ALBANY, N.Y. (NEWS10)- The price of gas varies widely by location and business. At one location, regular gas can be $4.19 a gallon, and $4.39 at another. But what is considered too high or price gouging?
AG Letitia James warned New Yorkers about gas price gouging in a press release on Mar. 3. The next day, she announced she was launching a process to determine if corporations were using the COVID-19 pandemic to unfairly mark up prices. She said between corporate profits and the impact of higher prices on everything from groceries to pet food, something “doesn’t add up.”
“The rising costs of essentials and basic household items has had a real impact on working families,” James said. “Throughout the pandemic, hardworking New Yorkers have been struggling to make ends meet, but big corporations have been celebrating record-breaking profits.”
There are different gas suppliers, which makes the price of gas fluctuate by store or gas station. Price gouging is defined in the state as a price that is “unconscionably excessive,” and in New York it’s illegal. With nothing else to go by, how can people tell if the price they are paying is too much?
There is no number or percentage guide to help New Yorkers determine if a price has been gouged within the written legislation. “Whether a price is unconscionably excessive is a question of law for the court,” the law reads in Section 396-R of New York Article 26.

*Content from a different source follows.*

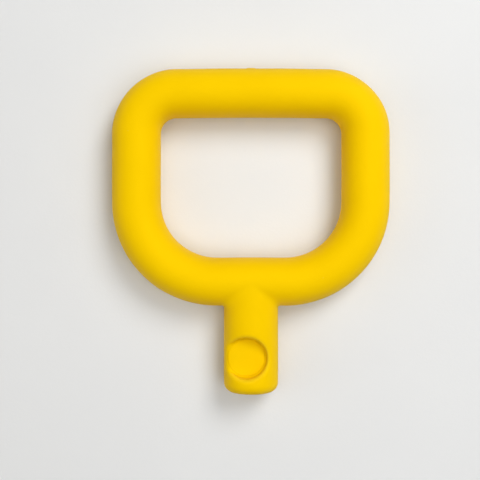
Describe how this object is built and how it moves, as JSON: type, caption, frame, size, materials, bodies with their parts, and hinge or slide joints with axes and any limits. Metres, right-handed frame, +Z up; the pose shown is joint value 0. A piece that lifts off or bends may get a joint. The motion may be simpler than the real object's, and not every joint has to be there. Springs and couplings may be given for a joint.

“For most states, it’s a gray area and poorly defined,” said Head of Petroleum Analysis at GasBuddy, Patrick De Haan. “My definition varies, but from what I’m seeing, 99.9% of stations are simply passing along their higher cost.”
Price gouging may be considered prices 20% over the average, according to the United States Public Interest Research Group (USPIRG). The average price of a gallon of regular gas on the east coast was $4.161 on Feb. 28, based on information from the U.S. Energy Information Administration (EIA) information.
Tack on 20% to the average price of gas from the EIA and it brings the price per gallon to $4.993. However, that’s not to say a price over a lower percentage doesn’t meet the state’s definition of price gouging.
Instances of price gouging can be reported to the AG’s office online. To report price gouging, the AG said people will need to provide:
- Specific increased prices, dates, places that they saw the increased prices, and the types of fuel being sold
- Copies of sales receipts and if possible, photos of the advertised prices
“Both consumers and businesses should take the necessary precautions to address the ongoing risks,” said AG Letitia James. “I encourage anyone who has experienced issues concerning the price gouging of fuel or threats to cybersecurity to contact my office.”